## [WRITTEN EXERCISE]
Please write out the complete listing that follows, exactly as it reads.

## [MATERIAL SUPPLIED]
************

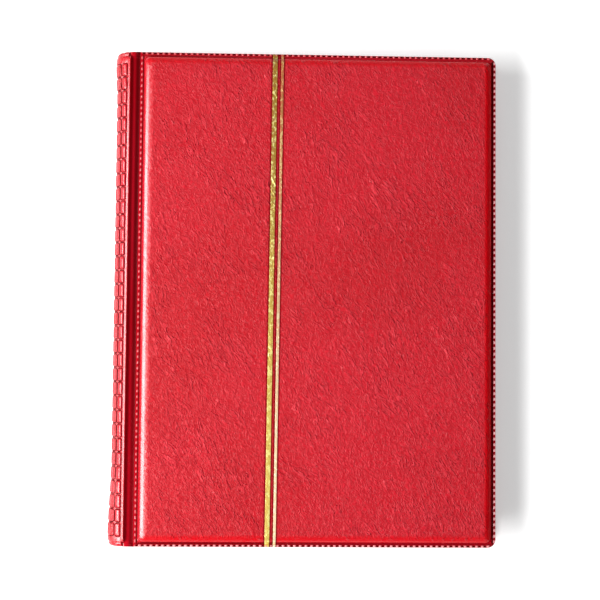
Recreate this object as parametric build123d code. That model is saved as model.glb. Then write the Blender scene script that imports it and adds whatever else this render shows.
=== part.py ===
from build123d import *
import os
from math import sin, cos, radians

# Padded stamp stockbook, closed, lying on its back cover.
# Row frame: X across the book (spine at -X, fore edge at +X), Y along the
# spine (head at +Y), Z up through the thickness.  The origin is the centre of
# the underside.

# ---------------------------------------------------------------- dimensions
WIDTH = 237.0            # crown of the spine to the fore edge
HEIGHT = 305.0           # head to tail
THICK = 25.0             # closed thickness

LINING_T = 0.5           # inner vinyl sheet of a cover
SKIN_T = 0.7             # outer vinyl sheet
BOARD_T = 2.0            # grey board inside a cover
COVER_T = 5.0            # whole padded cover
FLANGE_W = 2.9           # welded rim and crease round a cover
SHOULDER_R = 3.4         # rounding of the padded plateau's top edge
PLATEAU_CORNER_R = 4.0   # plan radius of the plateau's corners
EDGE_CORNER_R = 5.2      # plan radius of the cover's outer corners
BOARD_INSET = 1.2        # board edge inside the cavity of the skin

HINGE_EDGE_X = -103.3    # weld line between a cover and its hinge groove
PLATEAU_X0 = -101.1      # hinge side of the padded plateau
GROOVE_X0 = -109.2       # spine side of the hinge groove strip
GROOVE_T = 1.0

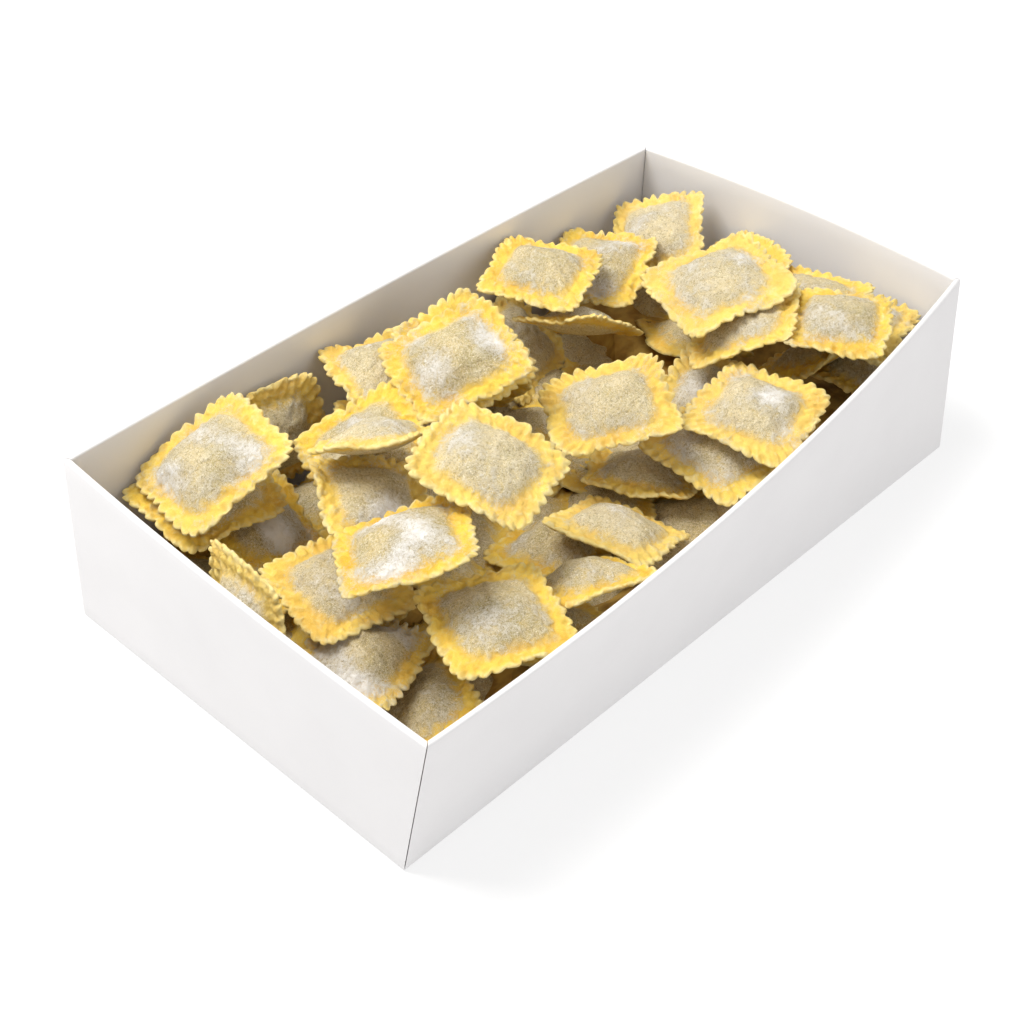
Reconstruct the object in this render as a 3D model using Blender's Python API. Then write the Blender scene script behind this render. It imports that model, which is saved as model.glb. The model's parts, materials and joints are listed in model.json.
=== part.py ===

************

## [TASK ANSWER]
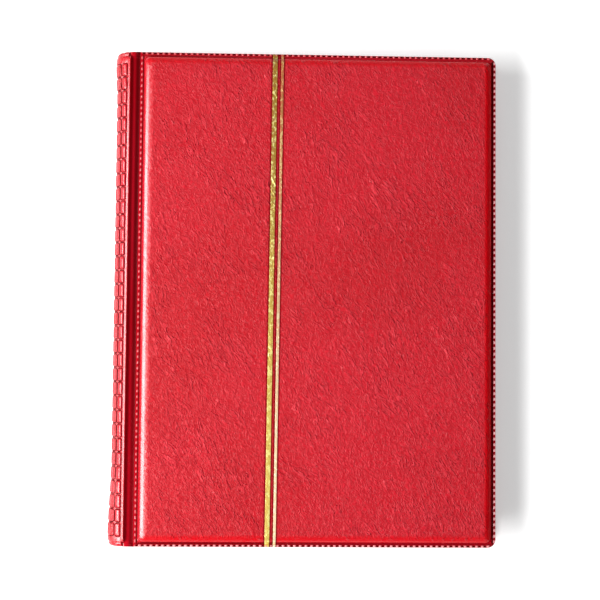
Recreate this object as parametric build123d code. That model is saved as model.glb. Then write the Blender scene script that imports it and adds whatever else this render shows.
=== part.py ===
from build123d import *
import os
from math import sin, cos, radians

# Padded stamp stockbook, closed, lying on its back cover.
# Row frame: X across the book (spine at -X, fore edge at +X), Y along the
# spine (head at +Y), Z up through the thickness.  The origin is the centre of
# the underside.

# ---------------------------------------------------------------- dimensions
WIDTH = 237.0            # crown of the spine to the fore edge
HEIGHT = 305.0           # head to tail
THICK = 25.0             # closed thickness

LINING_T = 0.5           # inner vinyl sheet of a cover
SKIN_T = 0.7             # outer vinyl sheet
BOARD_T = 2.0            # grey board inside a cover
COVER_T = 5.0            # whole padded cover
FLANGE_W = 2.9           # welded rim and crease round a cover
SHOULDER_R = 3.4         # rounding of the padded plateau's top edge
PLATEAU_CORNER_R = 4.0   # plan radius of the plateau's corners
EDGE_CORNER_R = 5.2      # plan radius of the cover's outer corners
BOARD_INSET = 1.2        # board edge inside the cavity of the skin

HINGE_EDGE_X = -103.3    # weld line between a cover and its hinge groove
PLATEAU_X0 = -101.1      # hinge side of the padded plateau
GROOVE_X0 = -109.2       # spine side of the hinge groove strip
GROOVE_T = 1.0

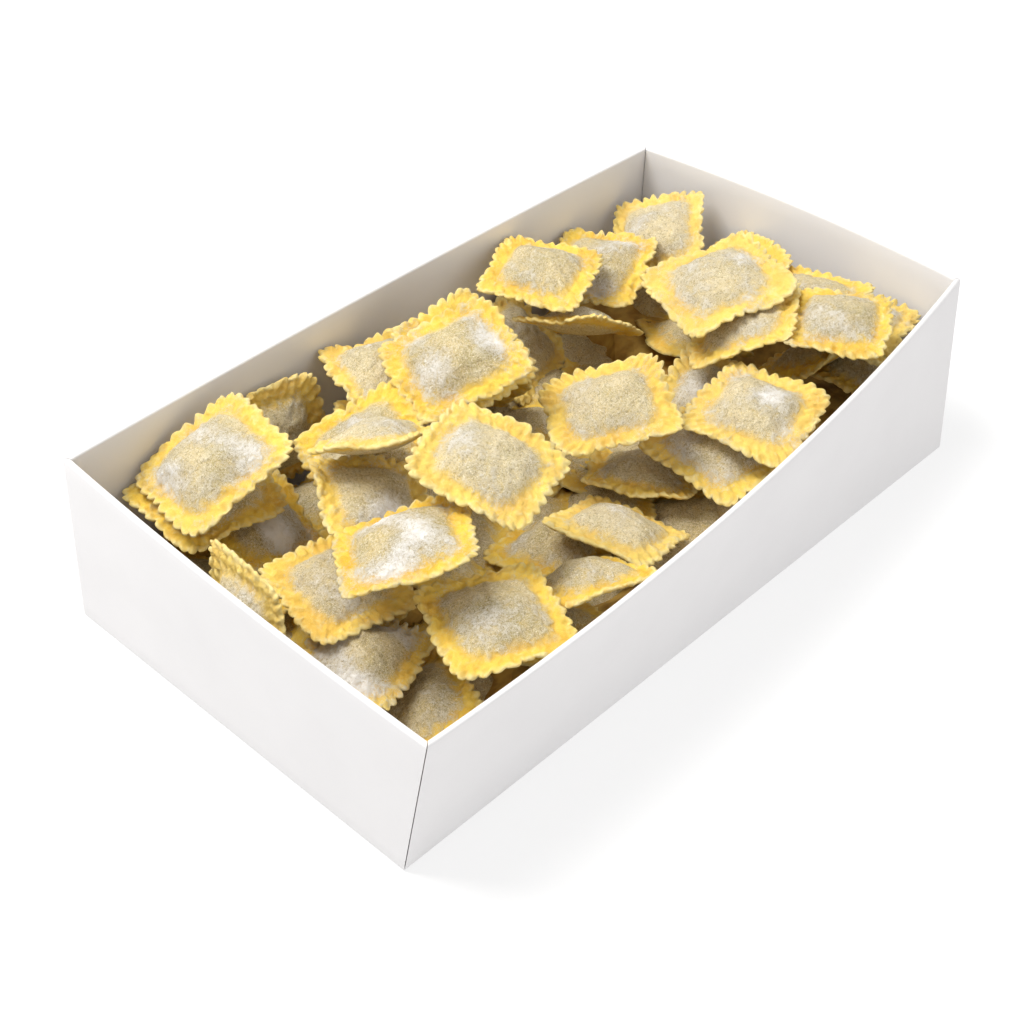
Reconstruct the object in this render as a 3D model using Blender's Python API. Then write the Blender scene script behind this render. It imports that model, which is saved as model.glb. The model's parts, materials and joints are listed in model.json.
=== part.py ===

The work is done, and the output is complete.